Elas têm que dar o exemplo, têm que fazer mais do que uma outra pessoa de fora da família. Não é fácil. Usamos até hoje a tática: quando os assuntos são profundos demais, terminamos a reunião e marcamos uma outra com toda a cerimônia que uma empresa exige. Nossa maior riqueza é a relação com os colaboradores, por isso elas têm que ser exemplo. A família empreendedora tem que ser muito verdadeira, muito clara nas suas metas, sentimentos e sempre cultivar a memória, no nosso caso, de quatro décadas”, resume a presidente da Equipage.

De maneira diferente, a história da presidente da Regga Gramados e Jardins, Jaice Andrade Pedrosa, passa pela ausência de outros herdeiros. Filha única, era natural que ela herdasse o negócio fundado pelo pai, porém, foi durante a formação de acionistas que isso se tornou claro. Tudo começou pela necessidade de sanear a primeira empresa para que ela tivesse continuidade. O programa de formação foi feito em 2012 e uma nova empresa foi criada em 2016, também na Capital. A passagem de bastão, porém, só aconteceu em 2019. Ao todo, já são 45 anos de negócio familiar.

“As empresas familiares acham que todos têm que operar, participar, mas não é assim.
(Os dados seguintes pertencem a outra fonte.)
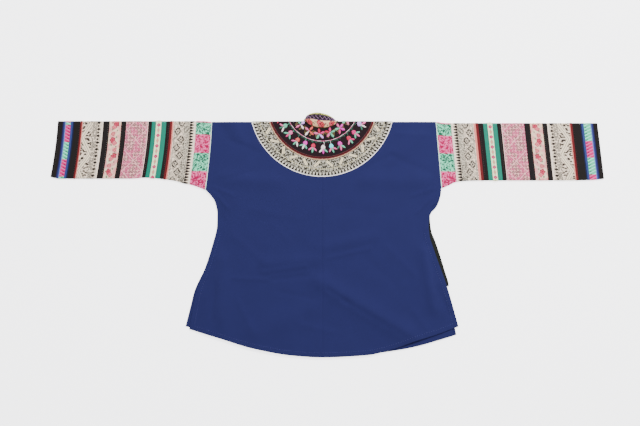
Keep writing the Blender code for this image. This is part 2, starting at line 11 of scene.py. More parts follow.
import bpy
import numpy as np
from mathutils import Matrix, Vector


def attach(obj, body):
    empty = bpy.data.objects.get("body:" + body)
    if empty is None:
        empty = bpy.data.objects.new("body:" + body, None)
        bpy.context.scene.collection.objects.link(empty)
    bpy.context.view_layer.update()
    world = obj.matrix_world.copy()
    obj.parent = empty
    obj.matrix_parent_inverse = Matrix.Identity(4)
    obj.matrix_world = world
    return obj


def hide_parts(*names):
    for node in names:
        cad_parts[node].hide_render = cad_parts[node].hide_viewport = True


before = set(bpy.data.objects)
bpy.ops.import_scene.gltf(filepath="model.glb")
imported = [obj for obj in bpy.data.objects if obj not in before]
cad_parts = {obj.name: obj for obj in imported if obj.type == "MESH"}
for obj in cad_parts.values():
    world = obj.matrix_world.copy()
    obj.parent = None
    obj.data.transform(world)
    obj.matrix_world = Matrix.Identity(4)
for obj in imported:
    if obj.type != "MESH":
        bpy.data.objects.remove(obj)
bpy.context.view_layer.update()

# From the jacket's own frame to the part's, in metres
SHIFT = Vector((-0.0114, 0.24573, 0.0))
MM = 0.001

# Cloth and seams
CLOTH = 0.0012
TRIM = 0.0010
SEAM = 0.0003
STEP = TRIM + SEAM

# Heights of the cloth's middle above the floor
FRONT_HEIGHT = CLOTH / 2
UNDERLAP_LIFT = CLOTH + 0.0005
BACK_HEIGHT = 0.0053
SIDE_HEIGHT_LEFT = 0.0022
SIDE_HEIGHT_RIGHT = 0.0039
ARMHOLE_HEIGHT = 0.0038
EDGE_SLOPE = 0.045
FOLD_REACH = 0.0025

# Neck and round yoke, both round one point on the front, below the shoulder fold
RING_CENTRE = 0.039
NECK_RADIUS = 0.052
FIELD_RADIUS = 0.1168
PIPING_WIDTH = 0.0024
YOKE_RADIUS = 0.158
YOKE_LIFT_REACH = 0.020
YOKE_LIFT_SLOPE = 0.080
OPENING_ANGLE = math.radians(-23.0)

# Armholes of the two body pieces, out from the centre at the shoulder and at the armpit
ARMHOLE = {
    "left": {"top": 0.2391, "bottom": 0.2532, "depth": 0.1478, "bow": 0.0020},
    "right": {"top": 0.2473, "bottom": 0.2597, "depth": 0.1440, "bow": 0.0},
}
# Side edges below the armpit. Columns: down from the shoulder, out from the centre
BACK_SIDE = {
    "left": [
        (0.1478, 0.2532), (0.1600, 0.2415), (0.1740, 0.2326), (0.1990, 0.2278), (0.2250, 0.2284),
        (0.2630, 0.2371), (0.3130, 0.2528), (0.3586, 0.2700), (0.3900, 0.2780), (0.4506, 0.2890),
    ],
    "right": [
        (0.1440, 0.2597), (0.1574, 0.2565), (0.1752, 0.2490), (0.1850, 0.2385), (0.2000, 0.2335),
        (0.2230, 0.2322), (0.2436, 0.2335), (0.2790, 0.2440), (0.3560, 0.2715), (0.4445, 0.2970),
    ],
}
FRONT_SIDE = {
    "left": [
        (0.1478, 0.2532), (0.1600, 0.2415), (0.1740, 0.2326), (0.1990, 0.2278), (0.2250, 0.2284),
        (0.2630, 0.2371), (0.3130, 0.2528), (0.3686, 0.2780), (0.3997, 0.2858), (0.4445, 0.2973),
    ],
    "right": [
        (0.1440, 0.2597), (0.1574, 0.2565), (0.1752, 0.2490), (0.1850, 0.2385), (0.2000, 0.2330),
        (0.2230, 0.2310), (0.2436, 0.2325), (0.2790, 0.2440), (0.3560, 0.2700), (0.4400, 0.2860),
    ],
}
# The lap's outer edge, with the same columns, and the dark edging along a part of it
LAP_SIDE = [
    (0.1500, 0.2590), (0.1752, 0.2482), (0.1850, 0.2378), (0.2050, 0.2350), (0.2334, 0.2375),
    (0.2626, 0.2480), (0.2956, 0.2590), (0.3228, 0.2672), (0.3571, 0.2763), (0.3640, 0.2740),
    (0.4630, 0.2926),
]
EDGING_TOP = 0.2050
EDGING_END = 0.3571
EDGING_WIDTH = 0.0120

# Hem lines. Columns: across from the centre, down from the shoulder
BACK_HEM = [
    (-0.2890, 0.4506), (-0.2220, 0.4710), (-0.1490, 0.4930), (-0.0640, 0.5080), (0.0000, 0.5118),
    (0.0980, 0.5070), (0.1620, 0.4915), (0.2000, 0.4770), (0.2400, 0.4650), (0.2970, 0.4445),
]
FRONT_HEM = [
    (-0.2973, 0.4445), (-0.2220, 0.4655), (-0.1490, 0.4880), (-0.0640, 0.5030), (0.0000, 0.5070),
    (0.0980, 0.5045), (0.1730, 0.4950), (0.2130, 0.4866), (0.2510, 0.4756), (0.2926, 0.4630),
]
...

Com a preparação do programa, entendemos o que cada um é. No nosso caso éramos eu e meus pais. Logo no início percebemos que minha mãe não tinha perfil para ficar dentro da empresa. Ficamos nós dois. Então, ou eu me preparava ou colocávamos alguém de fora. Tínhamos a Enarpe e a crise de 2014 abalou bastante a empresa. Atendíamos três segmentos. A ideia era preparar a empresa para que duas partes fossem vendidas e ficássemos apenas com a terceira, que deu origem à Regga”, relembra Jaice Andrade Pedrosa.